Auch während Corona lief der Spielbetrieb in den ersten drei Ligen in der Türkei weiter – ohne Fans in den Stadien. Kasal und seine Teamkollegen waren das ganze Jahr über in einem Wellnesshotel in der knapp 250 000 Einwohner zählenden Stadt Afyon untergebracht. Die Zeit nutzte er für Weiterbildung, Fitness, Persönlichkeitsentwicklung.
Kasal hat Weitblick. Eine Fußball-Blase hat er oft genug platzen sehen. "Du lebst in einer Scheinwelt. Es kann plötzlich alles vorbei sein. Wenn du verletzt bist, interessierst du keinen mehr." In den vergangenen Jahren sei er von weiteren Verletzungen verschont geblieben, könne heute schmerzfrei spielen. Eigentlich sei er sogar in der Form seines Lebens. Körperlich habe er sich selbst optimiert, sagt er. 2016 bildete er sich mit einem Fernstudium als Ernährungsberater und Fitnesstrainer weiter.

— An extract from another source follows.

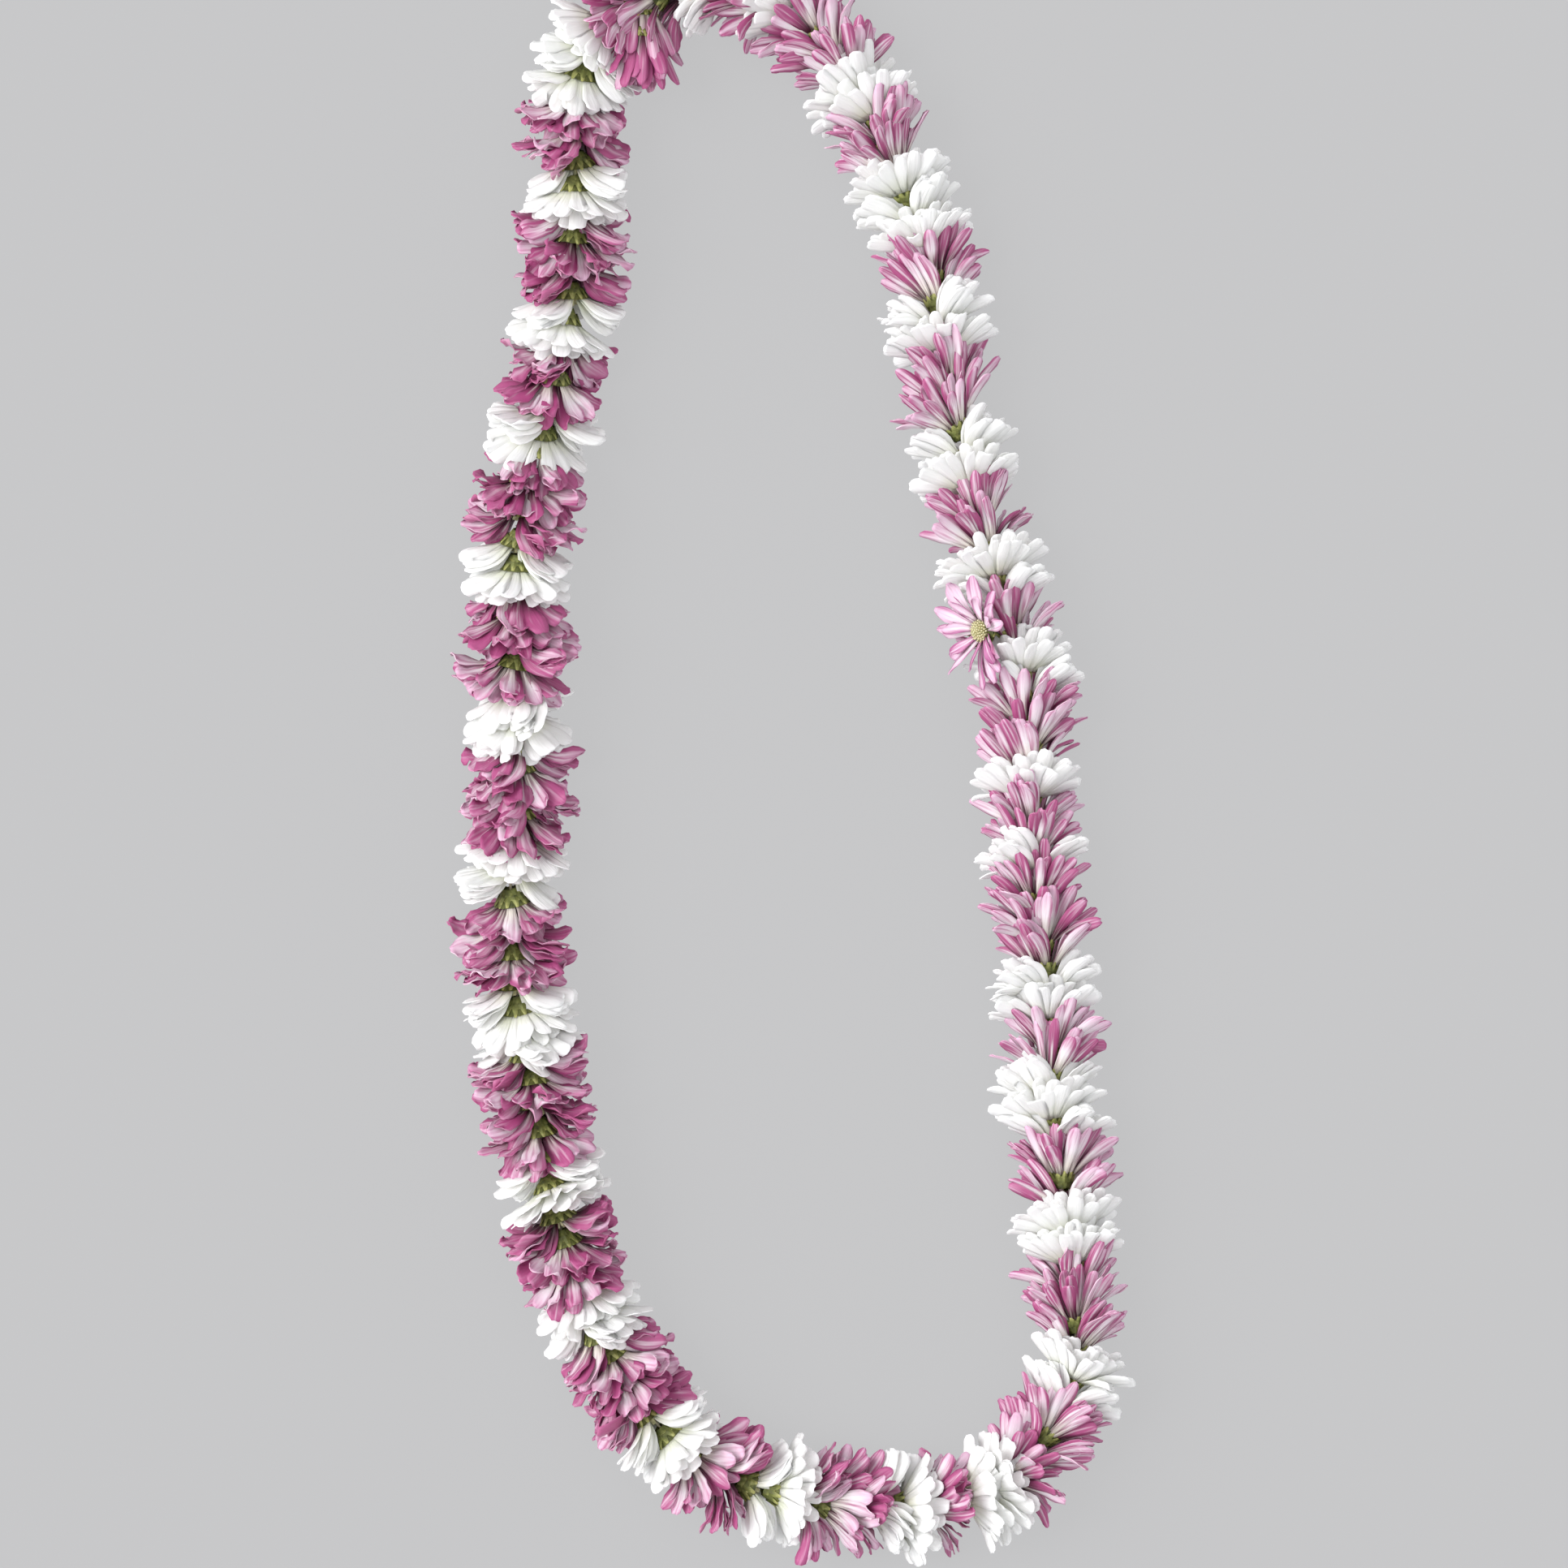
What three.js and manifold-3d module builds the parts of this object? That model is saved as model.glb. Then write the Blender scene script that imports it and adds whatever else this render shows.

Das erlernte Wissen wende er dann auch bei sich selbst an. In den obligatorischen Leistungs- und Laktattests sei er seit Jahren immer der Beste in seinen Mannschaften. Fünf Jahre möchte er noch auf dem Platz stehen. Fitness und Gesundheit sind dafür das Wichtigste, das weiß er: "Du darfst keine Angriffsfläche bieten." In seinem Fußballeralter "liegt der Stempel" schließlich schon bereit. Seinen Vertrag bei Afjet Afyonspor habe er jedenfalls in der vergangenen Woche um ein weiteres Jahr verlängert.
Sein Wissen gibt Kasal gerne weiter. Im Fastenmonat Ramadan habe er Mitspieler beraten, wie sie ohne Leistungseinbrüche durch die Fastenzeit kämen. Im Gegenzug wünschte er sich eine kleine Spende, um benachteiligten Familien im Ramadan zu helfen. Die spontane Aktion wurde ein Riesenerfolg. Er versorgte 103 Haushalte in Afyon und Umgebung mit Essen.
Mit glänzenden Augen berichtet er davon, wie er bei diesen Familien vor der Tür stand und ihnen persönlich das Essen brachte: "Das hat mich noch viel stolzer gemacht als der Fußball."